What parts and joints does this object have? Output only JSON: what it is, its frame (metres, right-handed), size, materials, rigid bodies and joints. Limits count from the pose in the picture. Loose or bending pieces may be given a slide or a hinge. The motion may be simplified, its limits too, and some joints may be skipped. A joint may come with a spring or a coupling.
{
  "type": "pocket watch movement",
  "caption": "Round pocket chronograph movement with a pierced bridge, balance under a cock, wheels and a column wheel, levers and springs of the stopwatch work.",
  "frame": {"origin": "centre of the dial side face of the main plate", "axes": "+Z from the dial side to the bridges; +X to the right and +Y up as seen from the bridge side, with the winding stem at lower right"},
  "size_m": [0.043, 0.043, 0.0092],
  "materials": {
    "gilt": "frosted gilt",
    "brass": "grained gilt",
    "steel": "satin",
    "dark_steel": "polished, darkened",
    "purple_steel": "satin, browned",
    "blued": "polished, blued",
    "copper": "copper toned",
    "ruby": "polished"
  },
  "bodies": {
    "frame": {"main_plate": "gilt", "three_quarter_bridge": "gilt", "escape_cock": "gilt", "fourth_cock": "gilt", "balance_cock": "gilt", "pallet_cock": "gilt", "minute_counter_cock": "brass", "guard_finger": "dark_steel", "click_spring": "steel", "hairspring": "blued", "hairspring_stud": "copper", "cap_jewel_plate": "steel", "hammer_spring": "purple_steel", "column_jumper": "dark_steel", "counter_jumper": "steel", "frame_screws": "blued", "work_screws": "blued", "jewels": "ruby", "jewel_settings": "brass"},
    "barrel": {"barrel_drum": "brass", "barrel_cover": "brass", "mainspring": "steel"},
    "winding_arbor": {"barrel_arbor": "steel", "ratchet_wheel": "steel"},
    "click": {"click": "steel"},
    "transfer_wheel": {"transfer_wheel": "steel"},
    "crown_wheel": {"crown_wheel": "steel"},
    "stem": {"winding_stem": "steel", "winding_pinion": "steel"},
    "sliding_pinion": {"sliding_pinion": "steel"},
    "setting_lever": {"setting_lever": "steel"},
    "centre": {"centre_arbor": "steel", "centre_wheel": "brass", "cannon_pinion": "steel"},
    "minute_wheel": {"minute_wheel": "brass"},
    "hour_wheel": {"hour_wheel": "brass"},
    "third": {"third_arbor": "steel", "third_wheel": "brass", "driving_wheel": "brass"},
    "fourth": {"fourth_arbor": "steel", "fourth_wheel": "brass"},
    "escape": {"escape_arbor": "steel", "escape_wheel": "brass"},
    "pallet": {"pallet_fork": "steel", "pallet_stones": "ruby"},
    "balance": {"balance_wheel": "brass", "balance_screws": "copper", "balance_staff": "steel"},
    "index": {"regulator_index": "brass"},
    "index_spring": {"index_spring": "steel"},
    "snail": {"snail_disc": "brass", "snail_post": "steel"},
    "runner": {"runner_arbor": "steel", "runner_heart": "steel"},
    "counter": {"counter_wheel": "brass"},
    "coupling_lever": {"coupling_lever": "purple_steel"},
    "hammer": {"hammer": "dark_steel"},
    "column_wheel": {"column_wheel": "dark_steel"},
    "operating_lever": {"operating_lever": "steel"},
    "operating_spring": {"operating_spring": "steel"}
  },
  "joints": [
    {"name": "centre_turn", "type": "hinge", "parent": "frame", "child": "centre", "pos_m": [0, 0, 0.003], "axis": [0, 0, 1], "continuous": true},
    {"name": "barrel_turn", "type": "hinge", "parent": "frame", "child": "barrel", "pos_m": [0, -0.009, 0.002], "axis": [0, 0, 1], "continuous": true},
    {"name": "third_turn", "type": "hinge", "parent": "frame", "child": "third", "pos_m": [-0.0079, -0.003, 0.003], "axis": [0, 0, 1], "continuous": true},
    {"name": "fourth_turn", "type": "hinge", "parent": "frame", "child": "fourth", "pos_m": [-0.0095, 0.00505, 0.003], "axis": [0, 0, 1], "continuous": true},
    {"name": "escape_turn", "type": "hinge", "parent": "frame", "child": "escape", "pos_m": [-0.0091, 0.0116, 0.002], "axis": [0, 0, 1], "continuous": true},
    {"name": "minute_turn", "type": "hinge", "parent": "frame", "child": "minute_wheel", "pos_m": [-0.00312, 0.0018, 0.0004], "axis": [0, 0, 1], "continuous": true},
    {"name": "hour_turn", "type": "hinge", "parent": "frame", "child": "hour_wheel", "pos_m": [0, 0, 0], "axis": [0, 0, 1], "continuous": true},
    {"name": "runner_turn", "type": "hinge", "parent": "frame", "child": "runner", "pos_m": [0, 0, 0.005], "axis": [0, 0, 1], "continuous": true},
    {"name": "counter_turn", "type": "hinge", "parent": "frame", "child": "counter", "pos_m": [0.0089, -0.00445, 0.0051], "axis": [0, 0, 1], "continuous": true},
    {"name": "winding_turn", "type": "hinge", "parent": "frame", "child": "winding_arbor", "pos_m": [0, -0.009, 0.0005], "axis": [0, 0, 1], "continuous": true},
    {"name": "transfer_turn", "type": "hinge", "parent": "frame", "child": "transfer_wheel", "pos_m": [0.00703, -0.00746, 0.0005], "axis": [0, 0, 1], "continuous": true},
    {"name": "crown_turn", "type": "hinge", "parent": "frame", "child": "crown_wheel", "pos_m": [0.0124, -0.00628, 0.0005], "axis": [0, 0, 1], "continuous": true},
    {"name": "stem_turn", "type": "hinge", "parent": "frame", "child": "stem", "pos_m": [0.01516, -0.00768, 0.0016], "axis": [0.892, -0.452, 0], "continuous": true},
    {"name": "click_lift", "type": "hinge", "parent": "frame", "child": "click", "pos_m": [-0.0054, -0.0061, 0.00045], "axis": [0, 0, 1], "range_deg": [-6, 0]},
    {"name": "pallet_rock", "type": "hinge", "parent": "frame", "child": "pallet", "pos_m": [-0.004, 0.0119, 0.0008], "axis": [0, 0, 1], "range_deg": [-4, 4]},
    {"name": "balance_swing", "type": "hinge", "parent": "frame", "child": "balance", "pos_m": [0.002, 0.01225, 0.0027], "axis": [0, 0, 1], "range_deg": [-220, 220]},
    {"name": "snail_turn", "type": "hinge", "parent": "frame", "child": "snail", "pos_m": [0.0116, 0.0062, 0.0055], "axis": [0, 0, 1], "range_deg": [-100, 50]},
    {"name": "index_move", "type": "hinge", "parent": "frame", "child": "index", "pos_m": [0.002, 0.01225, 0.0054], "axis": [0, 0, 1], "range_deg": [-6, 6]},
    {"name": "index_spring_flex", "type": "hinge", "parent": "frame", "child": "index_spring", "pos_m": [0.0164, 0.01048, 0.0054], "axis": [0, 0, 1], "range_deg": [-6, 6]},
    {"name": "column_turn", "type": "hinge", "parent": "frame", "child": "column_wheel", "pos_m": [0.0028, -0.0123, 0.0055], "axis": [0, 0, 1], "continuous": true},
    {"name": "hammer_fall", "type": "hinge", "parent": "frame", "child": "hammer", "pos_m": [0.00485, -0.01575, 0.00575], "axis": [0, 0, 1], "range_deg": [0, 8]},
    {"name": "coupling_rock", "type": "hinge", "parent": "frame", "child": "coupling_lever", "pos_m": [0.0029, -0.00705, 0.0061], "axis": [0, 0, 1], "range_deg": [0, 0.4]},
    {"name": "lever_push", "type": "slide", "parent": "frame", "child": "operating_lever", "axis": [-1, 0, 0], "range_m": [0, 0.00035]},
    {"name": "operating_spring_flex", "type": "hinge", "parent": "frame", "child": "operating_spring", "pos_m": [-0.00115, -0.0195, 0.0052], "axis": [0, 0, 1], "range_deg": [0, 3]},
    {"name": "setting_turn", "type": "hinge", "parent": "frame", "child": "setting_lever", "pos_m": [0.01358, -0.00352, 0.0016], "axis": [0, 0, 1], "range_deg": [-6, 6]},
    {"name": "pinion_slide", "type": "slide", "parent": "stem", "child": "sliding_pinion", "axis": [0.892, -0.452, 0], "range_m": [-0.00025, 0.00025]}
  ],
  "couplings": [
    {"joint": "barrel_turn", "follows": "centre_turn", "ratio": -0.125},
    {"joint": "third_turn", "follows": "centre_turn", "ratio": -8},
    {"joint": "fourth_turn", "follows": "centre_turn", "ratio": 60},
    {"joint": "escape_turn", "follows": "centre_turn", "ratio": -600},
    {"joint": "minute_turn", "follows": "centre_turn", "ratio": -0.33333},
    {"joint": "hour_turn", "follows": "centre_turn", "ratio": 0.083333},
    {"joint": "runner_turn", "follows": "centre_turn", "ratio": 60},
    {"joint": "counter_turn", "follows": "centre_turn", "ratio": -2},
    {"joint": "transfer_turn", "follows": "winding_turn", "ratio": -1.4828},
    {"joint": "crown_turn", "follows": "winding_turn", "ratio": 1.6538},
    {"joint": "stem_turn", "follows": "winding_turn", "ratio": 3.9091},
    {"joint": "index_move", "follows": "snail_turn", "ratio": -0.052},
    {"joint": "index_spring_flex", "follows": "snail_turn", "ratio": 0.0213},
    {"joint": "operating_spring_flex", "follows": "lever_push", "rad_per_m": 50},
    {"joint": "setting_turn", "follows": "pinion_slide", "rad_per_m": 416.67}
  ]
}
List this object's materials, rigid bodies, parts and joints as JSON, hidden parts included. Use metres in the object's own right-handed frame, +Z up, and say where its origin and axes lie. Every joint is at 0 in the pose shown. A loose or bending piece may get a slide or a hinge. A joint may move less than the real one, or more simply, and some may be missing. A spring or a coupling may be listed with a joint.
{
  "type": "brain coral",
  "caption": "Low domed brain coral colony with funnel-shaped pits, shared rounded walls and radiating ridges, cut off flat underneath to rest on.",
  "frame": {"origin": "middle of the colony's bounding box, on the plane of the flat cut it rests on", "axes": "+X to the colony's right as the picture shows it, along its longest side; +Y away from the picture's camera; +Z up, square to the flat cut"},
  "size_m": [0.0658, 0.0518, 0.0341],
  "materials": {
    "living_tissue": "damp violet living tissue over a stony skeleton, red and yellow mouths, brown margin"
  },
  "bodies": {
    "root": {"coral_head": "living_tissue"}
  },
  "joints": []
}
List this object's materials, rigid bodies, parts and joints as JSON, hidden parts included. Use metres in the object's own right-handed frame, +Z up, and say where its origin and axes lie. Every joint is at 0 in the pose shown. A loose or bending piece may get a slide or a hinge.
:::
Job:
Your answer should be one number: the count of lines in the data above that include the word "axes".

Complete answer:
4